Does it follow that transgender issues are just like homosexuality? No. But can we at least not rush to make all the same assumptions—that being trans is a psychological disorder, that it’s the parents’ fault for not nurturing the child right, that it’s curable with the right therapy, that people are “doing it for attention”—that just gave us such a colossal series of embarrassing disasters? Can we please stop for five damn minutes and actually look at the research that’s been done about this, instead of pretending we must have the answers already because the Church is infallible?

It’s no insult to the Church to suggest that she hasn’t yet answered a question that simply hadn’t been raised before. And it’s no compliment to suppose that she is incapable of handling new questions. The modern concept of being transgender has antecedents in cultures all over the world, yes. But as far as I can tell, it hasn’t been posed in exactly this form before, or with the same scientific resources to help answer it we have today.

Sunrise, Sunset

Worse still, we’re not even done with Money. Because he didn’t start his career of experimenting on the bodies of helpless infants in 1965. His career goes further back, and gets into the “correction” of the bodies of intersex people.

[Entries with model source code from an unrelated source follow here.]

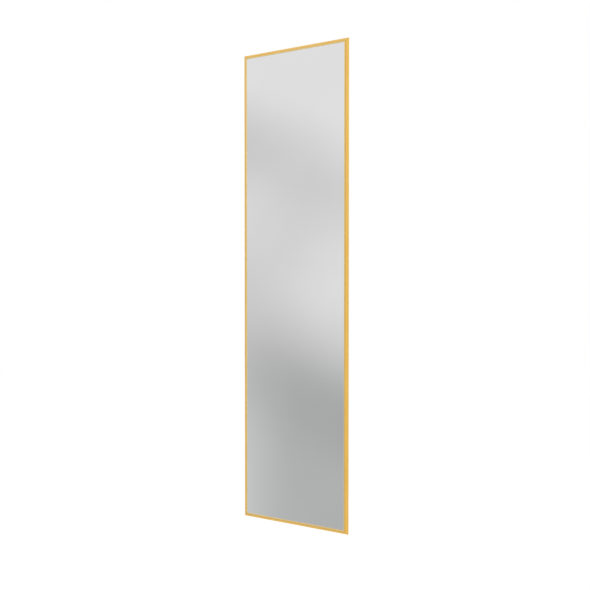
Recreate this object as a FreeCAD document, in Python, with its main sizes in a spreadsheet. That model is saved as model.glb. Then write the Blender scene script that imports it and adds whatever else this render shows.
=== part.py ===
import FreeCAD, Part

import math
import os
import re
import sys

import Sketcher

# Full length wall mirror: a mitred frame of aluminium section that holds a glass mirror, its
# backing and the springs that press them forward, with corner plates, hangers and bumpers behind.
# Axes: X to the right, Z up, the mirror faces -Y.  Origin: middle of the wall plane, which the
# bumpers touch.  Across a rail, "in" is measured from its outer edge and "deep" from its face.

SIZES = {
    # whole mirror
    "frame_width": 300.0,
    "frame_height": 1200.0,
    # face of the rails: a flat land beside the glass, then a slope back to the outer edge
    "face_land": 3.0,
    "slope_run": 6.6,
    "slope_drop": 5.8,
    "flange_thickness": 1.2,
    "edge_rounding": 0.4,
    # rebate for the glass and the channel behind it
    "lip_thickness": 1.8,
    "lip_cover": 2.6,
    "glass_play": 0.7,
    "wall_thickness": 1.5,
    "channel_wall": 1.2,
    "channel_width": 11.9,
    "slot_width": 6.0,
    # sheets in the rebate, from the front
    "glass_thickness": 3.0,
    "film_thickness": 0.3,
    "foam_thickness": 1.0,
    "board_thickness": 3.0,
    "board_play": 0.4,
    # bowed springs between the board and the channel
    "spring_room": 1.6,
    "spring_play": 0.05,
    "spring_thickness": 0.5,
    "spring_length": 50.0,
    "spring_width": 14.0,
    "spring_start": 7.2,
    # corner plates and their screws
    "key_arm": 44.0,
    "key_thickness": 1.6,
    "key_gap": 0.5,
    "key_play": 0.3,
    "shim_thickness": 0.8,
    "screw_radius": 2.0,
    "thread_play": 0.05,
    "corner_screw_start": 19.0,
    "corner_screw_pitch": 15.0,
    "corner_screw_stand": 0.6,
    "driver_width": 0.8,
    "driver_depth": 0.8,
    # hangers
    "hanger_drop": 180.0,
    "strap_width": 8.0,
    "strap_thickness": 1.0,
    "strap_reach": 22.0,
    "wire_radius": 1.0,
    "knuckle_play": 0.1,
    "ring_lift": 0.2,
    "ring_half_width": 5.4,
    "ring_bend": 1.2,
    "ring_side": 3.4,
    "head_radius": 3.4,
    "head_height": 1.6,
    "head_rounding": 0.9,
    "driver_span": 3.6,
    "hole_play": 0.25,
    "nut_length": 14.0,
    "nut_thickness": 1.8,
    "screw_tip": 0.7,
    # bumpers
    "bumper_height": 5.0,
    "bumper_radius": 4.5,
    "bumper_tip_radius": 3.8,
    "bumper_rounding": 0.5,
    "bumper_distance": 75.0,
    # how far a cutting shape runs past what it cuts, and how near two edges lie to be the same
    "overrun": 2.0,
    "same_place": 0.01,
}

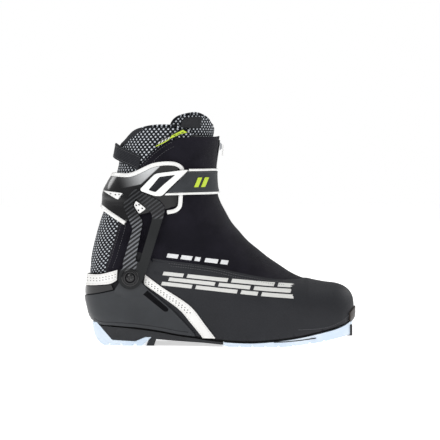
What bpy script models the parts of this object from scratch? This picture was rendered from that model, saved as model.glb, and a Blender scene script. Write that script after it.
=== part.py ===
"""Cross country skate boot, right foot, about size EU 42.5.

+X points to the toe, +Y to the inner (medial) side and +Z up; the sole's lowest face is Z = 0.
The boot is laid out in millimetres in side view, X against Z, and turned into metres by MM.

Every soft or wrapped piece lies on one surface, the skin of the boot. A point of the skin has two
coordinates. Its station runs down the shaft, round a fan at the ankle and out to the toe. Its angle
runs round the section, from 0 at the front or top to pi at the back or bottom; it is negative on the
lateral side. Pieces are patches of the skin at an offset from it, made solid with Solidify.
"""

import math

import bmesh
import bpy
import numpy as np

MM = 0.001
LATERAL, MEDIAL = -1, 1

# The boot's outline in side view: down the shaft's front edge and down its back edge, both to the toe.
FRONT_LINE = [(-1.0, 258), (-1.0, 240), (-1.5, 222), (-5.0, 196), (-5.4, 180), (-3.4, 166), (4.6, 145.4)]
FRONT_LINE += [(18.8, 125.1), (39.2, 104.7), (69.7, 83.4), (90, 72.9), (111.7, 67.6), (126.3, 65.6)]
FRONT_LINE += [(134.5, 63), (140.8, 58.8), (144.9, 53), (146.6, 47), (147.1, 40)]
BACK_LINE = [(-99, 258), (-103.5, 240), (-107.2, 221.7), (-112.2, 195.3), (-117.6, 176), (-124.5, 156)]
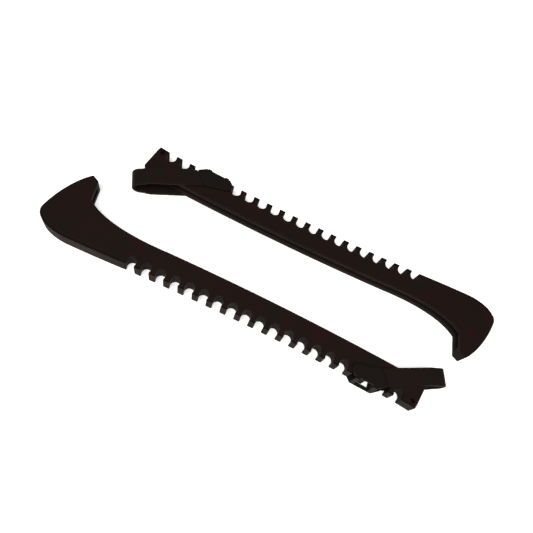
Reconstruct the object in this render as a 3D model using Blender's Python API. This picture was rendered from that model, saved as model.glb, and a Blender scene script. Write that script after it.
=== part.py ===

And what’s intersexuality? I am, both sarcastically and sincerely, glad you asked.

Go here for Part Three.


1I expect it will come as no surprise to anyone that, while allowing that it could be “sadistic,” Dr. Money considered “affectional” pedophilia to be perfectly healthy as well.

2Reimer’s life, I am sorry to say, remained tragic. He continued to struggle with mental problems throughout his life, as did his brother, who died of an overdose in 2002. In 2004, at age 38, Reimer took his own life. The twins’ parents consider Dr. Money responsible for both deaths; he himself died in 2006.

3I specify “adult” here, because gender dysphoria in children does seem to weaken or fade completely at puberty in some cases. However, the research on this is still—no pun intended—in its infancy. It is also true that some adults choose to manage dysphoria, rather than treating it through transition; this doesn’t change the fact that managing a condition isn’t the same as treating it.

4More realistically, they prove neither: studies of detransition are few as yet, and many have small sample sizes that limit their usefulness.

5Cisgender means “a person who identifies with the gender of their birth sex.”